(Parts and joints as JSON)
***

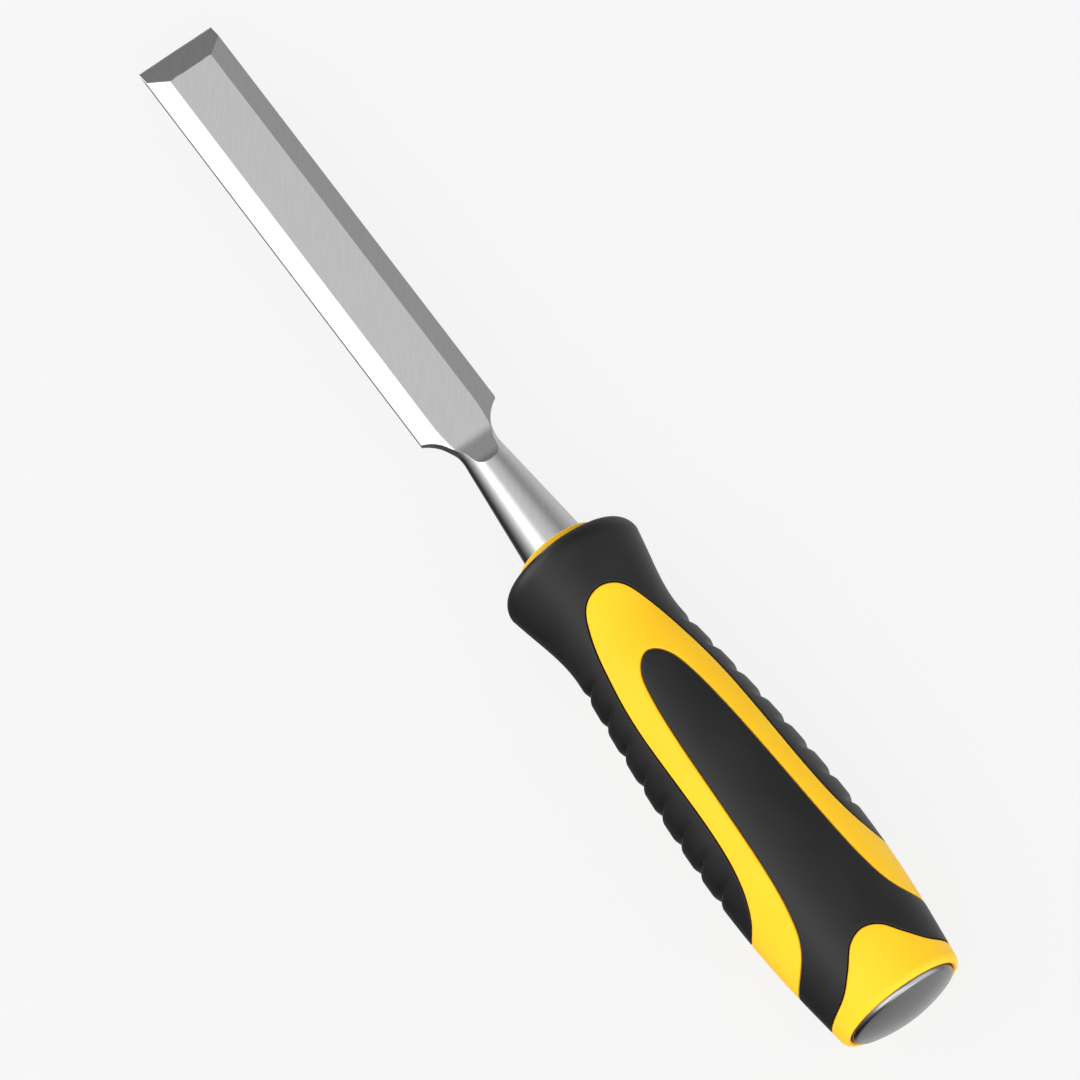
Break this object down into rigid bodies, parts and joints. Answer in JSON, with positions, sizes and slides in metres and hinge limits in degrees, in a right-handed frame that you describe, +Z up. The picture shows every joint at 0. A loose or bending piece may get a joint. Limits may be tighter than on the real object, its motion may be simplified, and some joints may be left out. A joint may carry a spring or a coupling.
{
  "type": "bench chisel",
  "caption": "Bevel-edged wood chisel: straight ground blade, conical shank, swelling two-material handle with ribbed soft panels, and a domed steel strike cap.",
  "frame": {"origin": "under the middle of the chisel's box, at the height of the bench that it lies on", "axes": "+X along the chisel towards its cutting edge, +Z up with the bevelled side of the blade uppermost, +Y across the blade"},
  "size_m": [0.2552, 0.0334, 0.0333],
  "materials": {
    "blade_steel": "bright tool steel, finely ground along its faces, polished on the conical shank",
    "core_plastic": "hard moulded plastic, warm yellow, satin gloss",
    "grip_rubber": "soft moulded rubber, near black, matt with a faint sheen",
    "cap_steel": "turned and polished steel, a little darker than the blade"
  },
  "bodies": {
    "root": {"blade": "blade_steel", "handle_core": "core_plastic", "front_grip": "grip_rubber", "rear_grip": "grip_rubber", "strike_cap": "cap_steel"}
  },
  "joints": []
}
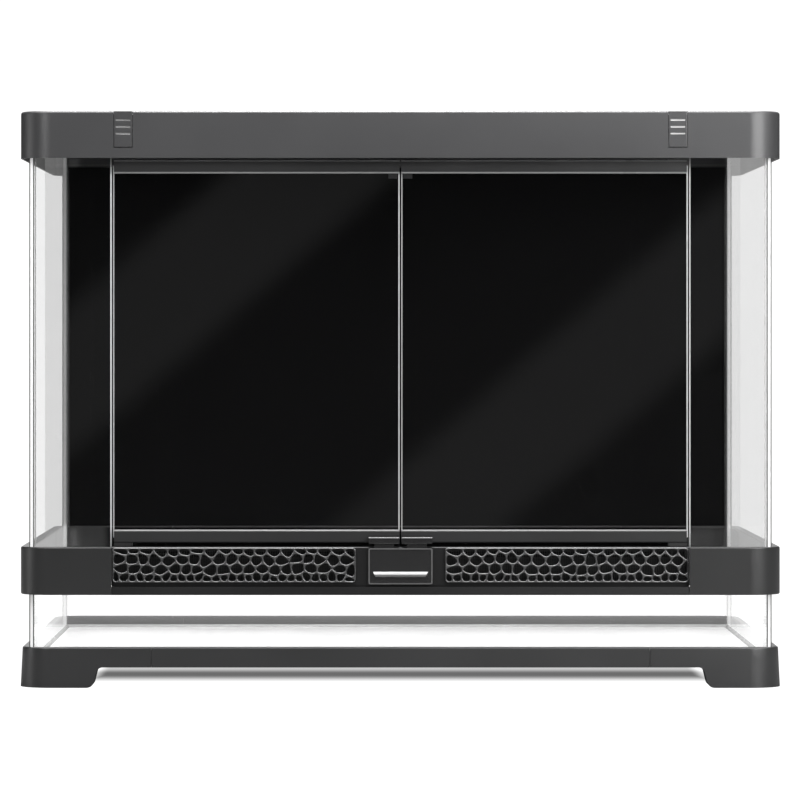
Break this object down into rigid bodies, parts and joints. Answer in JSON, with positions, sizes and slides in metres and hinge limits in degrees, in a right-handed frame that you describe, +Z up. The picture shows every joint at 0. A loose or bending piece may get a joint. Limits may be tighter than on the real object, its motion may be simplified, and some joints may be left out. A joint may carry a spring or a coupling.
{
  "type": "reptile terrarium",
  "caption": "Front-opening glass terrarium with black plastic frames, twin side-hung doors, vent strip, push latch and clipped mesh lid.",
  "frame": {"origin": "middle of the footprint, on the surface that the feet stand on", "axes": "+X to the right seen from the front, -Y towards the viewer (the doors), +Z up"},
  "size_m": [0.609, 0.454, 0.46],
  "materials": {
    "frame_black": "satin moulded charcoal plastic",
    "vent_black": "satin moulded black plastic",
    "panel_black": "smooth black sheet",
    "glass": "clear float glass, ground edges",
    "silicone": "clear aquarium silicone",
    "wire_mesh": "black coated woven wire",
    "steel": "plain stainless steel"
  },
  "bodies": {
    "tank": {"base_end_left": "frame_black", "base_end_right": "frame_black", "base_rail_front": "frame_black", "base_rail_rear": "frame_black", "floor_glass": "glass", "left_glass": "glass", "right_glass": "glass", "rear_glass": "glass", "lower_front_glass": "glass", "front_pane_left": "glass", "front_pane_right": "glass", "silicone_floor": "silicone", "silicone_corners": "silicone", "belt_left": "frame_black", "belt_right": "frame_black", "belt_rear": "frame_black", "vent_housing": "vent_black", "vent_grille_left": "vent_black", "vent_grille_right": "vent_black", "vent_mesh_left": "wire_mesh", "vent_mesh_right": "wire_mesh", "latch_spring": "steel", "hinge_pins_left": "steel", "hinge_pins_right": "steel", "background_panel": "panel_black", "top_frame": "frame_black"},
    "latch": {"latch_plate": "frame_black"},
    "left_door": {"left_door_glass": "glass", "left_door_top_rail": "frame_black", "left_door_bottom_rail": "frame_black", "left_door_catch": "frame_black"},
    "right_door": {"right_door_glass": "glass", "right_door_top_rail": "frame_black", "right_door_bottom_rail": "frame_black", "right_door_catch": "frame_black"},
    "clip_left": {"lid_clip_left": "frame_black"},
    "clip_right": {"lid_clip_right": "frame_black"},
    "lid": {"lid_frame": "frame_black", "lid_mesh": "wire_mesh"},
    "shutter_1": {"inlet_shutter_1": "vent_black"},
    "shutter_2": {"inlet_shutter_2": "vent_black"},
    "shutter_3": {"inlet_shutter_3": "vent_black"},
    "shutter_4": {"inlet_shutter_4": "vent_black"}
  },
  "joints": [
    {"name": "left_door_hinge", "type": "hinge", "parent": "tank", "child": "left_door", "pos_m": [-0.2215, -0.2125, 0.27], "axis": [0, 0, -1], "range_deg": [0, 110]},
    {"name": "right_door_hinge", "type": "hinge", "parent": "tank", "child": "right_door", "pos_m": [0.2215, -0.2125, 0.27], "axis": [0, 0, 1], "range_deg": [0, 110]},
    {"name": "latch_press", "type": "slide", "parent": "tank", "child": "latch", "axis": [0, 0, -1], "range_m": [0, 0.004], "stiffness_N_per_m": 400, "springref_m": -0.002, "deforming": ["latch_spring"]},
    {"name": "left_clip_flex", "type": "hinge", "parent": "tank", "child": "clip_left", "pos_m": [-0.2211, -0.2244, 0.4312], "axis": [1, 0, 0], "range_deg": [0, 7], "stiffness_Nm_per_rad": 0.2, "springref_deg": -2.86},
    {"name": "right_clip_flex", "type": "hinge", "parent": "tank", "child": "clip_right", "pos_m": [0.2211, -0.2244, 0.4312], "axis": [1, 0, 0], "range_deg": [0, 7], "stiffness_Nm_per_rad": 0.2, "springref_deg": -2.86},
    {"name": "lid_lift", "type": "slide", "parent": "tank", "child": "lid", "axis": [0, 0, 1], "range_m": [0, 0.06]},
    {"name": "shutter_1_slide", "type": "slide", "parent": "tank", "child": "shutter_1", "axis": [-1, 0, 0], "range_m": [0, 0.017]},
    {"name": "shutter_2_slide", "type": "slide", "parent": "tank", "child": "shutter_2", "axis": [-1, 0, 0], "range_m": [0, 0.017]},
    {"name": "shutter_3_slide", "type": "slide", "parent": "tank", "child": "shutter_3", "axis": [1, 0, 0], "range_m": [0, 0.017]},
    {"name": "shutter_4_slide", "type": "slide", "parent": "tank", "child": "shutter_4", "axis": [1, 0, 0], "range_m": [0, 0.017]}
  ]
}
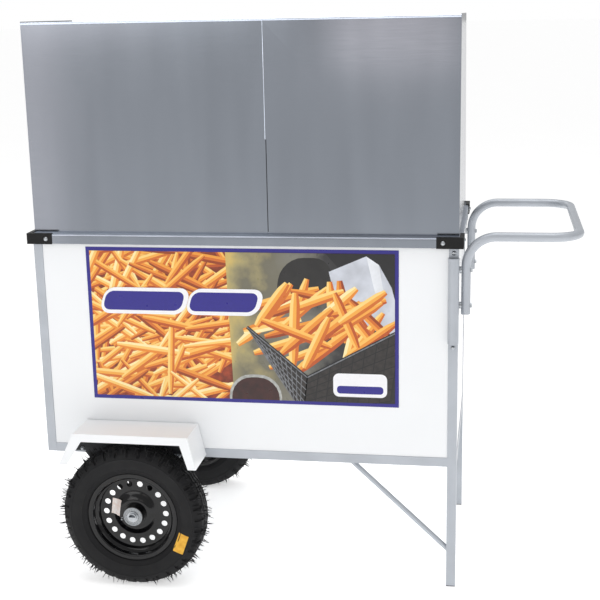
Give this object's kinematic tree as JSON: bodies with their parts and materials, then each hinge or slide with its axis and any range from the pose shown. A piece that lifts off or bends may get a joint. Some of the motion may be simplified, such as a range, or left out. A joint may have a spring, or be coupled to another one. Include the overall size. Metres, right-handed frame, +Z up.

***

• _WHAT TO WORK ON_:
Using the listing above, return all lines where the word "that" occurs.

• _ANSWER TO THIS PROBLEM_:
Break this object down into rigid bodies, parts and joints. Answer in JSON, with positions, sizes and slides in metres and hinge limits in degrees, in a right-handed frame that you describe, +Z up. The picture shows every joint at 0. A loose or bending piece may get a joint. Limits may be tighter than on the real object, its motion may be simplified, and some joints may be left out. A joint may carry a spring or a coupling.
  "frame": {"origin": "under the middle of the chisel's box, at the height of the bench that it lies on", "axes": "+X along the chisel towards its cutting edge, +Z up with the bevelled side of the blade uppermost, +Y across the blade"},
Break this object down into rigid bodies, parts and joints. Answer in JSON, with positions, sizes and slides in metres and hinge limits in degrees, in a right-handed frame that you describe, +Z up. The picture shows every joint at 0. A loose or bending piece may get a joint. Limits may be tighter than on the real object, its motion may be simplified, and some joints may be left out. A joint may carry a spring or a coupling.
  "frame": {"origin": "middle of the footprint, on the surface that the feet stand on", "axes": "+X to the right seen from the front, -Y towards the viewer (the doors), +Z up"},
Give this object's kinematic tree as JSON: bodies with their parts and materials, then each hinge or slide with its axis and any range from the pose shown. A piece that lifts off or bends may get a joint. Some of the motion may be simplified, such as a range, or left out. A joint may have a spring, or be coupled to another one. Include the overall size. Metres, right-handed frame, +Z up.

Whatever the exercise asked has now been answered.